It’s all about questioning the science to gum up the works. The
companies pose as if they are defending open debate and inquiry and are
trying to make scientific data available to everyone. In reality, once
they get the raw data, they spend the vast resources at their disposal
to discredit independent research.
Michaels ends by proposing a series of reforms. He suggests giving
citizens more access to the courts (since the regulatory agencies are
broken), requiring full disclosure of all conflicts of interest in
science submitted to the regulatory process (and discounting conflicted
studies), getting rid of rigged reanalysis by promulgating scientific
standards that forbid it, and returning to the practice of using the
best available evidence to protect public health, rather than waiting
for a degree of unassailable certainty that will never arrive.
With his extensive chronicling of just how many times the
manufacturing-uncertainty strategy has been used to make our world more
dangerous, Michaels has performed a great service. Moreover, because
he’s a scientist himself and has seen these abuses up close in
government, he can go much further than muckraking journalists who have
often sought to expose this kind of malfeasance. (Full disclosure:
Michaels cites my own book The Republican War on Science and mentions me
in his acknowledgments.) I support Michaels’ regulatory solutions — his
“Sarbanes-Oxley for Science” proposal, as he calls it — and would like
to see them enacted into law or put into effect by administrative
action. But if there’s a problem with Doubt is Their Product, it’s that
Michaels is, in a way, too much of a scientist. Let me explain.

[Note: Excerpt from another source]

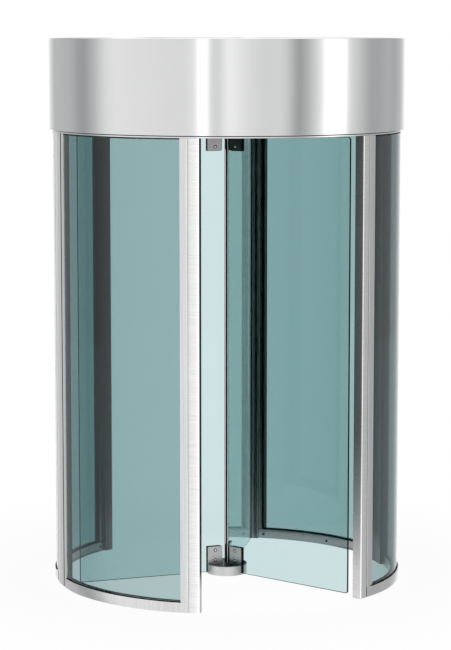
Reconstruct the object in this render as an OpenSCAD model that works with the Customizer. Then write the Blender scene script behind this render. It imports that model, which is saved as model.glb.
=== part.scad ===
// Full-height glass turnstile: a round canopy on two curved glass side walls,
// with a rotor of three frameless glass wings that turns about the middle.
// Millimetres, +Z up, origin on the floor at the rotor's axis.
// Directions round the drum are in degrees from the front (-Y), positive
// towards the right (+X), so the front opening lies at 0 and the rear at 180.

/* [Overall] */
// Height from the floor to the top of the canopy
overall_h = 2500; // [2350:10:2700]
// Outer diameter of the drum walls
drum_d = 1600; // [1500:10:1800]
// Clear width of each opening, between the end posts
opening_w = 765; // [700:5:800]
// Radial depth of the posts and the header ring
wall_depth = 44; // [40:1:60]
// Radial depth of the stiles and base rails
frame_depth = 30; // [26:1:34]

/* [Canopy] */
// Height of the canopy
canopy_h = 412; // [300:4:500]
// How far the canopy stands out past the drum walls
canopy_overhang = 17.5; // [12:0.5:30]
// Thickness of the fascia and top cover sheet
canopy_sheet = 3; // [2:0.5:5]
// How far the top cover lies below the fascia's rim
cover_recess = 3; // [1:0.5:10]
// Thickness of the ceiling plate
ceiling_t = 4; // [3:0.5:8]

/* [Header ring] */
// How far the header ring shows below the canopy
header_drop = 11; // [6:1:25]
// Height of the header ring
header_h = 41; // [32:1:70]
// Thickness of the upper flange that carries the fascia
header_flange = 6; // [4:1:10]
// Thickness of the lower flange, which closes the canopy round its lower edge
header_lip = 3; // [2:0.5:6]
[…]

Michaels chronicles a long litany of outrageous abuses, nothing less
than the undermining of reason itself from within. Yet despite just how
vulnerable the book shows science to be, Michaels continues to have
faith that the solution lies in science. No matter how many times we
have seen the facts lose, he still writes as if he thinks the facts
alone will win.
So Michaels slices and dices all the misinformation, as he’s ideally
equipped to do. Anyone who grasps the nature of science well enough to
follow him will not only be convinced but also deeply angered by what’s
happening. But other readers will just feel dizzied by the complex
analyses, confused and ready prey for the science sharks whom Michaels
has worked so hard to expose. The manufacturing-uncertainty strategy
works because it buries you in the facts, loses you in the woods of
science. Sometimes, arguing back within that arena only makes it worse.
And so, while eminently rational critiques of the abuse of science have
their place — and Michaels’ is excellent — I worry that the defenders of
science sometimes delude themselves into thinking rational criticism is
enough. It isn’t, however, because scientifically grounded argument will
only persuade those inclined to defend science in the first place. In
order to be protected from the kind of assault it now faces, science
must do more than convince its own. Science needs the allied power of
outrage, political will, and a fundamental commitment to fighting back
that, as of now, simply doesn’t exist. So enough of being shocked,
shocked. It’s time for the merry, rampaging science-abusers themselves
to be shocked as the sleeping giant of American science awakens and
finally decides it isn’t going to take it anymore.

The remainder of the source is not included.